Nevertheless, whether the main culprit was basis or swap spread trades this time — or perhaps some other variant of Treasury market arbitrage the next time — the overall takeaway should be that highly leveraged hedge fund trades that rely on fickle short-term funding markets make the systemically important US government debt market more fragile, according to NYU’s Berner. “These trades provide liquidity in calm times, but disrupt it in tumultuous times,” he says.
Regulators are not blind to the dangers. There were concerted efforts to ameliorate the risks in the wake of the Covid outbreak, led primarily by Gary Gensler during his period as head of the US Securities and Exchange Commission.
In 2023, the SEC passed a “central clearing” rule, which would have restructured the Treasury market’s plumbing by mandating that more trades should be done through a clearing house. That model — in which a third party guarantees every deal in the Treasury market — would have forced hedge funds to hold far more cash, reducing the overall amount of leverage in the system. In 2024, the SEC also passed a so-called dealer rule, which would have forced hedge funds to register as broker-dealers and subjected them to greater regulatory oversight.
However, hedge funds have pushed back on these rules — and mostly won. The dealer rule was thrown out in a federal court in Texas in 2024, and Trump’s SEC has withdrawn its legal challenge to that decision. The central clearing rule still stands and was expected to be implemented by 2026, but Wall Street has asked the SEC to extend the timeline for adoption.
Even some of the hedge fund managers that engage in these highly leveraged relative-value trades acknowledge that without stricter regulatory guardrails, the possibility of more violent episodes of Treasury turbulence is high. “For sure it makes it more unstable, 100 per cent. But the issue is the Treasury market is unstable,” says one. “It’s unstable because there is a lot of supply [of US government debt].”

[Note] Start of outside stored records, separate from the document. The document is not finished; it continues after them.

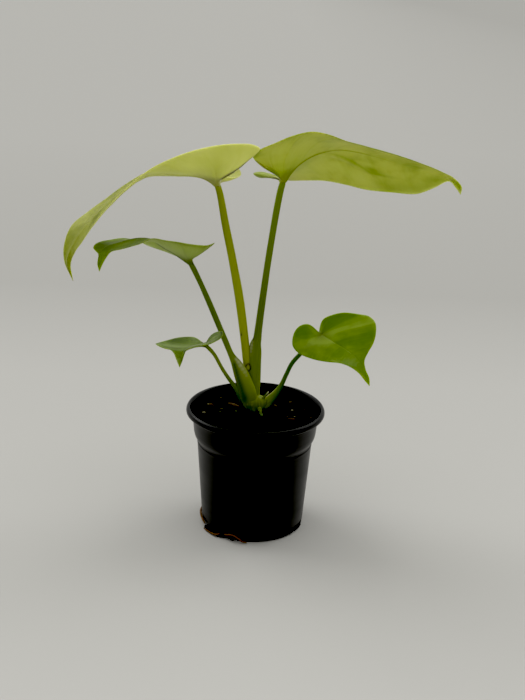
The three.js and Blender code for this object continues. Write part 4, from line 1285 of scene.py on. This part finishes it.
SMALL_RIGHT_LOOK = USUAL_LOOK | {
    "rows": 200, "columns": 36, "veins": 7, "rib_width": 0.9, "rib_depth": 0.5, "rib_end": 0.5,
    "pucker": 0.06, "wave": 0.25, "crisp": 0.55, "rim": 0.5, "lines": (0.1, 0.15, 0.15, 0.85),
    "junction": ((-3.8, 1.6, -3.5), 2.6, 1.4, 1.3, 0.2, 4.0),
    "folds": [[(0.67, 0.76, 0.01, 0.2, 0.3, 0.2)], []],
    "light": [[(0.45, 0.22, 0.07, 0.38, -0.21, 0.65), (0.4, 0.72, 0.05, 0.3, -0.15, 0.2),
               (0.47, 0.93, 0.03, 0.1, 0.0, 0.3), (0.68, 0.9, 0.035, 0.09, 0.3, 0.4),
               (0.78, 0.3, 0.05, 0.25, 0.0, 0.08)],
              [(0.475, 0.6, 0.035, 0.75, 0.07, 0.3), (0.45, 0.3, 0.03, 0.3, 0.03, 0.3),
               (0.5, 0.75, 0.012, 0.35, 0.07, 0.3), (0.75, 0.4, 0.05, 0.4, 0.0, 0.12)]],
    "dark": [[(0.26, 0.7, 0.09, 0.6, -0.1, 0.6), (0.64, 0.3, 0.05, 0.45, 0.0, 0.35),
              (0.12, 0.05, 0.03, 0.06, 0.0, 0.9)],
             [(0.25, 0.65, 0.16, 0.9, 0.0, 0.7), (0.6, 0.5, 0.06, 0.7, 0.05, 0.5),
              (0.31, 0.04, 0.03, 0.05, 0.0, 0.9)]],
}
print("side veins of the small blades:", MIDDLE_LEFT_LOOK["veins"], SMALL_LEFT_LOOK["veins"],
      SMALL_RIGHT_LOOK["veins"])

# %% [markdown]
# ### The five blades
# Each blade takes its guide curves, its look and its two finishes, and stands for the plain blade
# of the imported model.

# %% Blades
make_blade("large_left_leaf", LARGE_LEFT_BLADE, LARGE_LEFT_LOOK, [GOLD_UPPER, GOLD_LOWER],
           "large_left_blade")
make_blade("large_right_leaf", LARGE_RIGHT_BLADE, LARGE_RIGHT_LOOK, [LIME_UPPER, LIME_LOWER],
           "large_right_blade")
make_blade("middle_left_leaf", MIDDLE_LEFT_BLADE, MIDDLE_LEFT_LOOK, [GREEN_UPPER, GREEN_LOWER],
           "middle_left_blade")
make_blade("small_left_leaf", SMALL_LEFT_BLADE, SMALL_LEFT_LOOK, [DEEP_UPPER, GREEN_LOWER],
           "small_left_blade")
make_blade("small_right_leaf", SMALL_RIGHT_BLADE, SMALL_RIGHT_LOOK,
           [MOTTLED_UPPER, MOTTLED_LOWER], "small_right_blade")

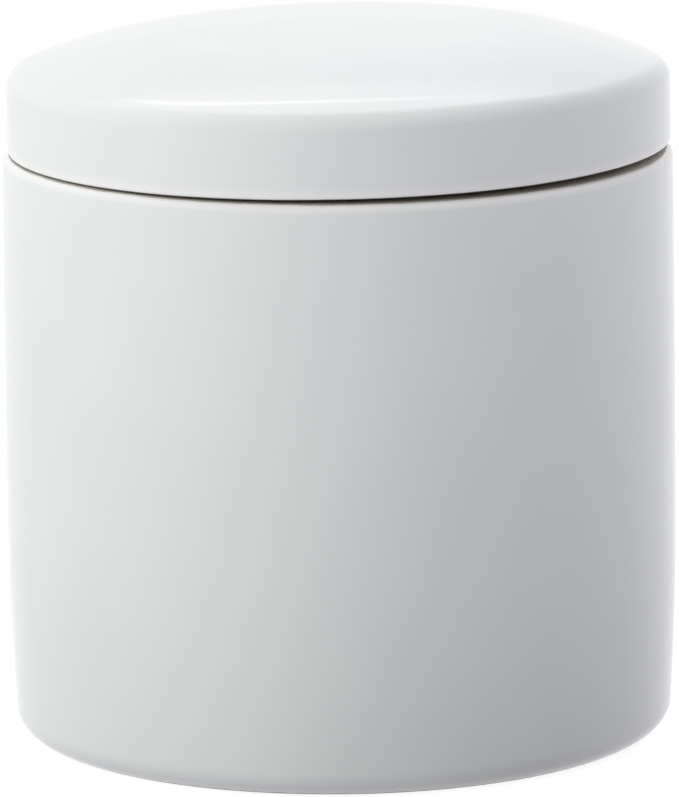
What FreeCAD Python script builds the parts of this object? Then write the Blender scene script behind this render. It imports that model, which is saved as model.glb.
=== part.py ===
"""Round porcelain keeper: a slightly barrelled pot and a shallow domed cap lid that lifts off.

Millimetres, +Z up. The origin is the middle of the ring that the pot stands on.
"""

import FreeCAD
import Part
import math
import os

# The pot's outside. Its wall is widest at the belly and draws in a little above and below it.
belly_radius = 60.0
belly_height = 39.4
pot_height = 104.8
shoulder_draw_in = 0.36
base_draw_in = 1.34
base_rounding = 4.7
shoulder_rounding = 1.8

# The pot's wall, mouth and inside.
wall_thickness = 5.6
mouth_rounding = 1.2
floor_thickness = 5.0
floor_rounding = 12.0

# The foot: a ground ring around a shallow recess in the underside, with a slanted inner side.
foot_ring_width = 3.6
foot_recess = 1.8
foot_slant = 1.4

# The lid's outside: a low skirt, a tight edge, and a crown of two arcs that meet in tangent.
lid_setback = 0.58
lid_height = 21.5
skirt_taper = 0.08
skirt_lip_rounding = 0.6
crown_edge_rounding = 3.5
crown_flank_radius = 102.5
crown_top_radius = 480.0
crown_top_reach = 27.0

# The lid's inside, and the collar that holds it in the pot's mouth.
crown_thickness = 5.0
hollow_taper = 1.0
hollow_rounding = 9.0
collar_depth = 8.0
collar_thickness = 4.0
collar_clearance = 0.8
collar_taper = 0.3
collar_rounding = 1.4
collar_root_rounding = 1.0

# How the lid sits: it rests on the rim at one side, pushed over and canted by its loose collar.
seat_clearance = 0.2
lid_shift = 0.3
lid_cant_degrees = 0.6

rim_radius = belly_radius - shoulder_draw_in
base_radius = belly_radius - base_draw_in
mouth_radius = rim_radius - wall_thickness
lid_radius = rim_radius - lid_setback
collar_radius = mouth_radius - collar_clearance

ORIGIN = FreeCAD.Vector(0, 0, 0)
X_AXIS = FreeCAD.Vector(1, 0, 0)
Y_AXIS = FreeCAD.Vector(0, 1, 0)
Z_AXIS = FreeCAD.Vector(0, 0, 1)


def at(radius, height):
    """A point of a half section, in the XZ plane."""
    return X_AXIS * radius + Z_AXIS * height


def line(start, end):
    return Part.LineSegment(start, end).toShape()


def arc_between(centre, start, end):
    """The short arc from start to end around a centre, all in the XZ plane."""
    to_start = start - centre
    to_middle = to_start + (end - centre)
    middle = centre + to_middle * (to_start.Length / to_middle.Length)
    return Part.Arc(start, middle, end).toShape()


def wall_arc(start, end):
    """A stretch of barrelled wall: an arc that stands upright at its wider end, the belly."""
    belly, narrow = (start, end) if start.x > end.x else (end, start)
    draw_in = belly.x - narrow.x
    radius = (draw_in ** 2 + (belly.z - narrow.z) ** 2) / (2 * draw_in)
    return arc_between(belly - X_AXIS * radius, start, end)


def turned(steps):
    """The solid that a closed half section sweeps out around the Z axis.

    Each step is an edge of the section and the radius that rounds the corner at its end, or 0.
    """
    edges = [edge for edge, radius in steps]
    roundings = []
    for number, (_, radius) in enumerate(steps):
        if radius:
            following = (number + 1) % len(steps)
            corner = edges[number].distToShape(edges[following])[1][0][0]
            fillet = Part.ChFi2d.FilletAlgo(edges[number], edges[following], Part.Plane(ORIGIN, Y_AXIS))
            fillet.perform(radius)
            rounding, edges[number], edges[following] = fillet.result(corner)
            roundings.append(rounding)
    section = Part.Face(Part.Wire(Part.__sortEdges__(edges + roundings)))
    return section.revolve(ORIGIN, Z_AXIS, 360)


def make_pot():
    floor_height = foot_recess + floor_thickness
    recess_radius = base_radius - base_rounding - foot_ring_width

    outer_belly = at(belly_radius, belly_height)
    outer_base = at(base_radius, 0)
    outer_rim = at(rim_radius, pot_height)
    inner_belly = at(belly_radius - wall_thickness, belly_height)
    inner_rim = at(mouth_radius, pot_height)
    inner_base = at(base_radius - wall_thickness, floor_height)
    floor_middle = at(0, floor_height)
    recess_middle = at(0, foot_recess)
    recess_edge = at(recess_radius - foot_slant, foot_recess)
    ring_edge = at(recess_radius, 0)

    return turned([
        (line(ring_edge, outer_base), base_rounding),
        (wall_arc(outer_base, outer_belly), 0),
        (wall_arc(outer_belly, outer_rim), shoulder_rounding),
        (line(outer_rim, inner_rim), mouth_rounding),
        (wall_arc(inner_rim, inner_belly), 0),
        (wall_arc(inner_belly, inner_base), floor_rounding),
        (line(inner_base, floor_middle), 0),
        (line(floor_middle, recess_middle), 0),
        (line(recess_middle, recess_edge), 0),
        (line(recess_edge, ring_edge), 0),
    ])


def crown(depth, edge_radius):
    """The crown's two arcs, offset inwards by a depth and run out from the axis to a radius.

    Returns the arc over the middle, the arc down the flank, and the flank's outer end.
    """
    top_centre = at(0, lid_height - crown_top_radius)
    lean = math.asin(crown_top_reach / crown_top_radius)
    outwards = at(math.sin(lean), math.cos(lean))
    flank_centre = top_centre + outwards * (crown_top_radius - crown_flank_radius)
    flank_radius = crown_flank_radius - depth

    apex = at(0, lid_height - depth)
    join = top_centre + outwards * (crown_top_radius - depth)
    edge_height = flank_centre.z + math.sqrt(flank_radius ** 2 - (edge_radius - flank_centre.x) ** 2)
    edge = at(edge_radius, edge_height)
    return arc_between(top_centre, apex, join), arc_between(flank_centre, join, edge), edge


def make_lid():
    """The lid upright on its own axis, with its seat face at height 0."""
    hollow_radius = collar_radius - collar_thickness
    outer_top, outer_flank, crown_edge = crown(0, lid_radius - skirt_taper)
    inner_top, inner_flank, hollow_edge = crown(crown_thickness, hollow_radius - hollow_taper)

    lip = at(lid_radius, 0)
    collar_root = at(collar_radius, 0)
    collar_outer_foot = at(collar_radius - collar_taper, -collar_depth)
    collar_inner_foot = at(hollow_radius, -collar_depth)
    outer_apex = at(0, lid_height)
    inner_apex = at(0, lid_height - crown_thickness)

    return turned([
        (outer_top, 0),
        (outer_flank, crown_edge_rounding),
        (line(crown_edge, lip), skirt_lip_rounding),
        (line(lip, collar_root), collar_root_rounding),
        (line(collar_root, collar_outer_foot), collar_rounding),
        (line(collar_outer_foot, collar_inner_foot), collar_rounding),
        (line(collar_inner_foot, hollow_edge), hollow_rounding),
        (inner_flank, 0),
        (inner_top, 0),
        (line(inner_apex, outer_apex), 0),
    ])


def seat_lid(lid):
    """Sets the lid on the rim: touching down on the -X side and lifted a little on the +X side."""
    rim_land_radius = rim_radius - shoulder_rounding
    cant_rise = rim_land_radius * math.sin(math.radians(lid_cant_degrees))
    seated = lid.copy()
    seated.rotate(ORIGIN, Y_AXIS, -lid_cant_degrees)
    seated.translate(at(lid_shift, pot_height + seat_clearance + cant_rise))
    return seated


parts = {
    "pot": make_pot(),
    "lid": seat_lid(make_lid()),
}

os.makedirs("parts", exist_ok=True)
for name, shape in parts.items():
    shape.exportStep("parts/" + name + ".step")
    print(name, "valid" if shape.isValid() else "NOT VALID", round(shape.Volume / 1000, 1), "cm3")
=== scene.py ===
"""Round porcelain keeper: a barrelled pot and a shallow domed cap lid, both in white glaze.

Metres, +Z up. The origin is the middle of the ring that the pot stands on.
"""
import math

import bmesh
import bpy
from mathutils import Matrix, Vector


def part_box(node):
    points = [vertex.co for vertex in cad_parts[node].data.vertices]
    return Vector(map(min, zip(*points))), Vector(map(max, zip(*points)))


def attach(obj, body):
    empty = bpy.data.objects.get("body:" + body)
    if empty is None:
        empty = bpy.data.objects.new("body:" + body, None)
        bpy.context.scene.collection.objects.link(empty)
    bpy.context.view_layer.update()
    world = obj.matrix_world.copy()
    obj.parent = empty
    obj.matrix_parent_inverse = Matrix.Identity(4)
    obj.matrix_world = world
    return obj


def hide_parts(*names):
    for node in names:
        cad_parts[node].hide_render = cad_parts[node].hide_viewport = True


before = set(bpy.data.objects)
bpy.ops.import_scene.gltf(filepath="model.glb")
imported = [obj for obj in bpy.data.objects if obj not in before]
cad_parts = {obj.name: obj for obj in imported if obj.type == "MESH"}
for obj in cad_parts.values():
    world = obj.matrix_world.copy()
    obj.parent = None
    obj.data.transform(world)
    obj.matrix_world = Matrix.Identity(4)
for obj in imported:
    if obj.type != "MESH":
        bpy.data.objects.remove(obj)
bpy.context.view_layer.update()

MM = 0.001
ORIGIN = Vector((0, 0, 0))

pot_low, pot_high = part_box("pot")

# The pot's outside.
belly_radius = (pot_high.x - pot_low.x) / 2
pot_height = pot_high.z
belly_height = 39.4 * MM
shoulder_draw_in = 0.36 * MM
base_draw_in = 1.34 * MM
base_rounding = 4.7 * MM
shoulder_rounding = 1.8 * MM

# The pot's wall, mouth and inside.
wall_thickness = 5.6 * MM
mouth_rounding = 1.2 * MM
floor_thickness = 5.0 * MM
floor_rounding = 12.0 * MM

# The foot.
foot_ring_width = 3.6 * MM
foot_recess = 1.8 * MM
foot_slant = 1.4 * MM
foot_edge_rounding = 0.5 * MM

# The lid's outside.
lid_setback = 0.58 * MM
lid_height = 21.5 * MM
skirt_taper = 0.08 * MM
skirt_lip_rounding = 0.6 * MM
crown_edge_rounding = 3.5 * MM
crown_flank_radius = 102.5 * MM
crown_top_radius = 480.0 * MM
crown_top_reach = 27.0 * MM

# The lid's inside and its collar.
crown_thickness = 5.0 * MM
hollow_taper = 1.0 * MM
hollow_rounding = 9.0 * MM
collar_depth = 8.0 * MM
collar_thickness = 4.0 * MM
collar_clearance = 0.8 * MM
collar_taper = 0.3 * MM
collar_rounding = 1.4 * MM
collar_root_rounding = 1.0 * MM

# How the lid sits.
seat_clearance = 0.2 * MM
lid_shift = 0.3 * MM
lid_cant = math.radians(0.6)

rim_radius = belly_radius - shoulder_draw_in
base_radius = belly_radius - base_draw_in
mouth_radius = rim_radius - wall_thickness
lid_radius = rim_radius - lid_setback
collar_radius = mouth_radius - collar_clearance
hollow_radius = collar_radius - collar_thickness
floor_height = foot_recess + floor_thickness
recess_radius = base_radius - base_rounding - foot_ring_width
lid_seat_height = pot_height + seat_clearance + (rim_radius - shoulder_rounding) * math.sin(lid_cant)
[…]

Indeed, the conundrum confronting those regulators and policymakers that might still want to neuter these strategies is that the Treasury market has come to depend upon them.
The gross US government bond holdings of all hedge funds that report to the SEC stood at nearly $3.4tn at the end of 2024, and has roughly doubled just since the beginning of 2023, according to the OFR. Much of this will be held through myriad other strategies, but judging by the size of the short Treasury futures positions, most estimates are that fixed-income relative-value hedge funds in aggregate probably hold roughly $1tn of Treasuries.
That would mean that these strategies now hold almost as much US government debt as Japan’s central bank, the single biggest overseas holder, and more than China’s official holdings. With foreign investors already nervous about the Trump administration, it means the health of the Treasury market might be hostage to the very same trades that occasionally cause it palpitations.
A senior executive at one of the world’s largest trading firms concedes that the growing presence of hedge funds and trading firms in the Treasury market would inescapably make it more volatile. This in turn could lead to investors demanding higher yields as compensation. However, given the scale of US government debt issuance, their involvement is necessary.
“In a world where people can’t put on those trades . . . Treasury yields would be much higher and US taxpayers would pay far more to borrow money,” he says.
Peters agrees that “there’s a tremendous amount of debt that needs to be absorbed”. He adds: “If that [hedge fund purchases] goes away, then I really worry about what the clearing level of Treasuries would be.”